E la nostra, di aspettativa, non è delusa. “Congiura” è romanzo di fulminante contemporaneità. I capitoli (sono 51, dall’iniziale “Una casa nella Suburra” al finale “E Pompeo?”, appena preceduto da “E Catilina?”) ambientati nelle tonsrine, ossia le botteghe di barbiere dell’antica Roma, oltre che nelle osterie e nelle taverne, ci raccontano delle fake news (pardon, notizie false) ante litteram. I capitoli dove fa capolino il sesso - il romanzo inizia con l’amplesso di Curio, un nobile spiantato e di Fulvia, forse nobilissima forse prostituta - ci raccontano ante litteram le olgettine e i tanti ricatti che schiantano (oppure no) il politico e il potente di turno. Di più: i comizi, i discorsi - il romanzo dà voce a Cicerone, Catone, Cesare, mica scartini da campagna elettorale in corso - restituiscono al meglio i meccanismi del potere, della persuasione, del ruolo, della simulazione, del tradimento.

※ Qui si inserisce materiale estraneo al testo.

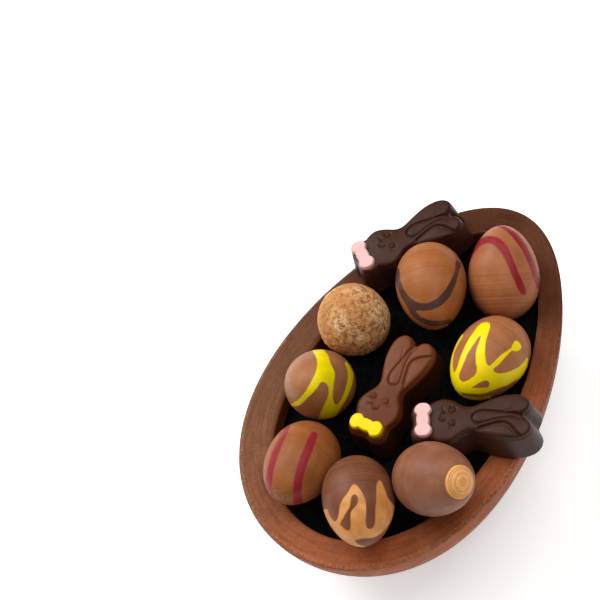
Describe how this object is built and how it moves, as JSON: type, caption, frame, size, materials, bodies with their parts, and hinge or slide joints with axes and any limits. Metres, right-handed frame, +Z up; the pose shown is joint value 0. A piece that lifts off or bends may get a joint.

Il tutto ammantato dalla rassegnata eppure vitale e creativa visione del mondo - di quello antico e di quello moderno, va da sé - che informa la scrittura del Nostro. Basti un passaggio: “Non saremo che morti totali, assoluti estinti con cui dei moribondi sconosciuti, appartenenti ad una civiltà a sua volta moribonda, tenteranno disperatamente d’identificarsi senza una ragione precisa”. In questa dolorosa constatazione - gli assoluti estinti sono Catilina e i suoi contemporanei, la civiltà moribonda è la nostra, quella di Banda e di chi lo legge, ammirandolo - risiede la magnetica vitalità della “Congiura”. Un romanzo che racconta, con i tratti tipici anche del divertimento surreale nel quale Banda è maestro, l’eterno ritorno della grande storia e dei piccoli uomini. O, se preferite, di grandi uomini rimpiccioliti dalla storia. Una certezza, infine: per questa incursione dotta, amaramente divertita nella classicità, Alessandro Banda merita un posto tutto suo tra i classici contemporanei. Colà lo collochiamo. O tempora, o mores.